### SHORT EXERCISE
Take all the material and copy it exactly.

☆ ☆ ☆ ☆

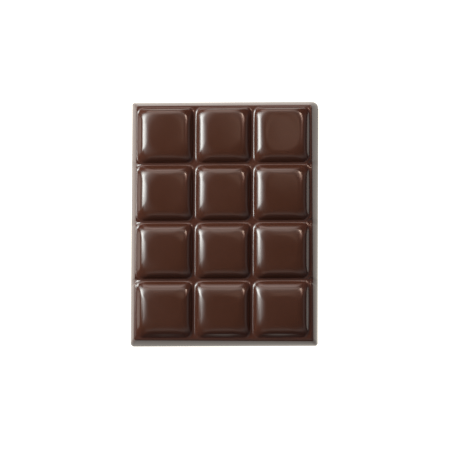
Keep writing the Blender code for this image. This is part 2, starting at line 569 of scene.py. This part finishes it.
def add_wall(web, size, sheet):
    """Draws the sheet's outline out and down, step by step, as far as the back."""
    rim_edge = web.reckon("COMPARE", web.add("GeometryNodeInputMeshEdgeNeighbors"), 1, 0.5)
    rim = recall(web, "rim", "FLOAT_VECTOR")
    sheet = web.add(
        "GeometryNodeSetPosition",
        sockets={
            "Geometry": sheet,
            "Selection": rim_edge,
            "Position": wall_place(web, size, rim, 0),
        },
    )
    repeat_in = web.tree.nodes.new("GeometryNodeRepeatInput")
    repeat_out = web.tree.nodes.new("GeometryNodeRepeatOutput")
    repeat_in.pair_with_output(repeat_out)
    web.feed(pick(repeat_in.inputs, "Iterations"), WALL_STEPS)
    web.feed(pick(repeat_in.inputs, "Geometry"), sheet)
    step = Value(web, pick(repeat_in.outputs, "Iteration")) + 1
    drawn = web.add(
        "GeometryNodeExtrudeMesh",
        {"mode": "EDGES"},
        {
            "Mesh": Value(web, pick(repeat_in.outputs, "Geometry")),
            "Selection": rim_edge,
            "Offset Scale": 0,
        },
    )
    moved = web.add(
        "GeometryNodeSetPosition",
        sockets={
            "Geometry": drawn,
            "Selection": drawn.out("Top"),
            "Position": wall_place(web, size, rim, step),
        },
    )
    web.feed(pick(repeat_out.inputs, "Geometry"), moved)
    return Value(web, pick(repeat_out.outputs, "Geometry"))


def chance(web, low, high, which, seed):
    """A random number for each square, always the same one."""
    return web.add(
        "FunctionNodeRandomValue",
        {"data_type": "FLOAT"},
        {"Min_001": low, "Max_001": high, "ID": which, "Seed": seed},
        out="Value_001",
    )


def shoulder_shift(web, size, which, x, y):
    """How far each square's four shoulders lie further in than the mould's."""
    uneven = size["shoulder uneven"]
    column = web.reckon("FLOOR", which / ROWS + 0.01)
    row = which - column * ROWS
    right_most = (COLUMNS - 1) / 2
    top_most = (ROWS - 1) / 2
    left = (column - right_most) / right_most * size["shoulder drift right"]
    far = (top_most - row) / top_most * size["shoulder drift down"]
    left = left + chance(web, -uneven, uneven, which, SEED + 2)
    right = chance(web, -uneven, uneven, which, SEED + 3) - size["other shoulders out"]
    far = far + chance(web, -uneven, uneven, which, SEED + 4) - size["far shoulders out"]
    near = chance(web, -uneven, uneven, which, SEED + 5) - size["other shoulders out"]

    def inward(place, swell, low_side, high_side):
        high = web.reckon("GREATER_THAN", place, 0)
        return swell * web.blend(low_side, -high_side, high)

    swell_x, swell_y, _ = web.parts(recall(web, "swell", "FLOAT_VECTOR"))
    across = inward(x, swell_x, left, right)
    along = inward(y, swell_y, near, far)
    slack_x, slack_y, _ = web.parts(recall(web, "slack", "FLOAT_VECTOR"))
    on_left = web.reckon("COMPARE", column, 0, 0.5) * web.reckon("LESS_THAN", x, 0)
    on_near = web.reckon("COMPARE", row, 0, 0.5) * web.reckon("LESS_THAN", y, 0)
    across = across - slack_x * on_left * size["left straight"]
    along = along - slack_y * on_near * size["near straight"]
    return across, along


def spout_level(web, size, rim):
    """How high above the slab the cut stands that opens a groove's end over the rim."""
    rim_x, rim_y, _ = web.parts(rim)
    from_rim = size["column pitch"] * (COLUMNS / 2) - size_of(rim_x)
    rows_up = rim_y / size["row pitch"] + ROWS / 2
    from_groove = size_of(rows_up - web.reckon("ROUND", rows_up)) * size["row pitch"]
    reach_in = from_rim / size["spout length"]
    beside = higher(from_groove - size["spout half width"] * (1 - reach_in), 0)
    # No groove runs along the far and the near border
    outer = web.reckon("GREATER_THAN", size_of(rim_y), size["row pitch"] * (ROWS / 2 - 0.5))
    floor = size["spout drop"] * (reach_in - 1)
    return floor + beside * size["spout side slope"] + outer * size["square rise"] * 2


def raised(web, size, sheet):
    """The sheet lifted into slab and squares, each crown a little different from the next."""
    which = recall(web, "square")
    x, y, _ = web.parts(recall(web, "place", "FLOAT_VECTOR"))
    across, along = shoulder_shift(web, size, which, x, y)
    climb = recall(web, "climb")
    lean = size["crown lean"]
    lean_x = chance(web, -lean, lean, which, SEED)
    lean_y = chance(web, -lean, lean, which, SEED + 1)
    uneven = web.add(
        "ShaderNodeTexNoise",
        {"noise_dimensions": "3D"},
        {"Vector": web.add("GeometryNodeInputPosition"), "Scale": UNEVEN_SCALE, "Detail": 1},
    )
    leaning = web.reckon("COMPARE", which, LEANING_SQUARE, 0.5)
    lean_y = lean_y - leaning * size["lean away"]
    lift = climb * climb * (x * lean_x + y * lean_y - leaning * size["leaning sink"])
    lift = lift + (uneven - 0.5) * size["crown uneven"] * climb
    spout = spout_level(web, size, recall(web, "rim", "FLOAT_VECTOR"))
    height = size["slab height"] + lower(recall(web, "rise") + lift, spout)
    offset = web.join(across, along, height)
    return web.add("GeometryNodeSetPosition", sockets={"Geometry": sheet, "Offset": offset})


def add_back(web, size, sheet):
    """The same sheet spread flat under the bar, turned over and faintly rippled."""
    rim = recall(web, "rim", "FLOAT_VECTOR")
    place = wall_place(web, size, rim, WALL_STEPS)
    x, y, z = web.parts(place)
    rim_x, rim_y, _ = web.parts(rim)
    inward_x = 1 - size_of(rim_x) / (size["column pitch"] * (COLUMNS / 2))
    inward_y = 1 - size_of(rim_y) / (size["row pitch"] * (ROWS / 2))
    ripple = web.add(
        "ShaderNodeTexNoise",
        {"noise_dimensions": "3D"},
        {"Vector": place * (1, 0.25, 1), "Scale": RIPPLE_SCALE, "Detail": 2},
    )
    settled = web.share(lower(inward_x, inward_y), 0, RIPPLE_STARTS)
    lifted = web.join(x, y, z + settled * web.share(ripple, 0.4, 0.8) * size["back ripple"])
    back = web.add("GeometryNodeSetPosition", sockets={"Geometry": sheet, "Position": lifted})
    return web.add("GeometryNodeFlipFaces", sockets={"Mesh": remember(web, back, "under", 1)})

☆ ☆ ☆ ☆

### THE ANSWER
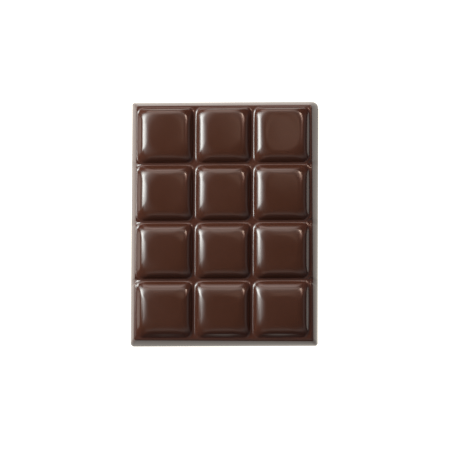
Keep writing the Blender code for this image. This is part 2, starting at line 569 of scene.py. This part finishes it.
def add_wall(web, size, sheet):
    """Draws the sheet's outline out and down, step by step, as far as the back."""
    rim_edge = web.reckon("COMPARE", web.add("GeometryNodeInputMeshEdgeNeighbors"), 1, 0.5)
    rim = recall(web, "rim", "FLOAT_VECTOR")
    sheet = web.add(
        "GeometryNodeSetPosition",
        sockets={
            "Geometry": sheet,
            "Selection": rim_edge,
            "Position": wall_place(web, size, rim, 0),
        },
    )
    repeat_in = web.tree.nodes.new("GeometryNodeRepeatInput")
    repeat_out = web.tree.nodes.new("GeometryNodeRepeatOutput")
    repeat_in.pair_with_output(repeat_out)
    web.feed(pick(repeat_in.inputs, "Iterations"), WALL_STEPS)
    web.feed(pick(repeat_in.inputs, "Geometry"), sheet)
    step = Value(web, pick(repeat_in.outputs, "Iteration")) + 1
    drawn = web.add(
        "GeometryNodeExtrudeMesh",
        {"mode": "EDGES"},
        {
            "Mesh": Value(web, pick(repeat_in.outputs, "Geometry")),
            "Selection": rim_edge,
            "Offset Scale": 0,
        },
    )
    moved = web.add(
        "GeometryNodeSetPosition",
        sockets={
            "Geometry": drawn,
            "Selection": drawn.out("Top"),
            "Position": wall_place(web, size, rim, step),
        },
    )
    web.feed(pick(repeat_out.inputs, "Geometry"), moved)
    return Value(web, pick(repeat_out.outputs, "Geometry"))


def chance(web, low, high, which, seed):
    """A random number for each square, always the same one."""
    return web.add(
        "FunctionNodeRandomValue",
        {"data_type": "FLOAT"},
        {"Min_001": low, "Max_001": high, "ID": which, "Seed": seed},
        out="Value_001",
    )


def shoulder_shift(web, size, which, x, y):
    """How far each square's four shoulders lie further in than the mould's."""
    uneven = size["shoulder uneven"]
    column = web.reckon("FLOOR", which / ROWS + 0.01)
    row = which - column * ROWS
    right_most = (COLUMNS - 1) / 2
    top_most = (ROWS - 1) / 2
    left = (column - right_most) / right_most * size["shoulder drift right"]
    far = (top_most - row) / top_most * size["shoulder drift down"]
    left = left + chance(web, -uneven, uneven, which, SEED + 2)
    right = chance(web, -uneven, uneven, which, SEED + 3) - size["other shoulders out"]
    far = far + chance(web, -uneven, uneven, which, SEED + 4) - size["far shoulders out"]
    near = chance(web, -uneven, uneven, which, SEED + 5) - size["other shoulders out"]

    def inward(place, swell, low_side, high_side):
        high = web.reckon("GREATER_THAN", place, 0)
        return swell * web.blend(low_side, -high_side, high)

    swell_x, swell_y, _ = web.parts(recall(web, "swell", "FLOAT_VECTOR"))
    across = inward(x, swell_x, left, right)
    along = inward(y, swell_y, near, far)
    slack_x, slack_y, _ = web.parts(recall(web, "slack", "FLOAT_VECTOR"))
    on_left = web.reckon("COMPARE", column, 0, 0.5) * web.reckon("LESS_THAN", x, 0)
    on_near = web.reckon("COMPARE", row, 0, 0.5) * web.reckon("LESS_THAN", y, 0)
    across = across - slack_x * on_left * size["left straight"]
    along = along - slack_y * on_near * size["near straight"]
    return across, along


def spout_level(web, size, rim):
    """How high above the slab the cut stands that opens a groove's end over the rim."""
    rim_x, rim_y, _ = web.parts(rim)
    from_rim = size["column pitch"] * (COLUMNS / 2) - size_of(rim_x)
    rows_up = rim_y / size["row pitch"] + ROWS / 2
    from_groove = size_of(rows_up - web.reckon("ROUND", rows_up)) * size["row pitch"]
    reach_in = from_rim / size["spout length"]
    beside = higher(from_groove - size["spout half width"] * (1 - reach_in), 0)
    # No groove runs along the far and the near border
    outer = web.reckon("GREATER_THAN", size_of(rim_y), size["row pitch"] * (ROWS / 2 - 0.5))
    floor = size["spout drop"] * (reach_in - 1)
    return floor + beside * size["spout side slope"] + outer * size["square rise"] * 2


def raised(web, size, sheet):
    """The sheet lifted into slab and squares, each crown a little different from the next."""
    which = recall(web, "square")
    x, y, _ = web.parts(recall(web, "place", "FLOAT_VECTOR"))
    across, along = shoulder_shift(web, size, which, x, y)
    climb = recall(web, "climb")
    lean = size["crown lean"]
    lean_x = chance(web, -lean, lean, which, SEED)
    lean_y = chance(web, -lean, lean, which, SEED + 1)
    uneven = web.add(
        "ShaderNodeTexNoise",
        {"noise_dimensions": "3D"},
        {"Vector": web.add("GeometryNodeInputPosition"), "Scale": UNEVEN_SCALE, "Detail": 1},
    )
    leaning = web.reckon("COMPARE", which, LEANING_SQUARE, 0.5)
    lean_y = lean_y - leaning * size["lean away"]
    lift = climb * climb * (x * lean_x + y * lean_y - leaning * size["leaning sink"])
    lift = lift + (uneven - 0.5) * size["crown uneven"] * climb
    spout = spout_level(web, size, recall(web, "rim", "FLOAT_VECTOR"))
    height = size["slab height"] + lower(recall(web, "rise") + lift, spout)
    offset = web.join(across, along, height)
    return web.add("GeometryNodeSetPosition", sockets={"Geometry": sheet, "Offset": offset})


def add_back(web, size, sheet):
    """The same sheet spread flat under the bar, turned over and faintly rippled."""
    rim = recall(web, "rim", "FLOAT_VECTOR")
    place = wall_place(web, size, rim, WALL_STEPS)
    x, y, z = web.parts(place)
    rim_x, rim_y, _ = web.parts(rim)
    inward_x = 1 - size_of(rim_x) / (size["column pitch"] * (COLUMNS / 2))
    inward_y = 1 - size_of(rim_y) / (size["row pitch"] * (ROWS / 2))
    ripple = web.add(
        "ShaderNodeTexNoise",
        {"noise_dimensions": "3D"},
        {"Vector": place * (1, 0.25, 1), "Scale": RIPPLE_SCALE, "Detail": 2},
    )
    settled = web.share(lower(inward_x, inward_y), 0, RIPPLE_STARTS)
    lifted = web.join(x, y, z + settled * web.share(ripple, 0.4, 0.8) * size["back ripple"])
    back = web.add("GeometryNodeSetPosition", sockets={"Geometry": sheet, "Position": lifted})
    return web.add("GeometryNodeFlipFaces", sockets={"Mesh": remember(web, back, "under", 1)})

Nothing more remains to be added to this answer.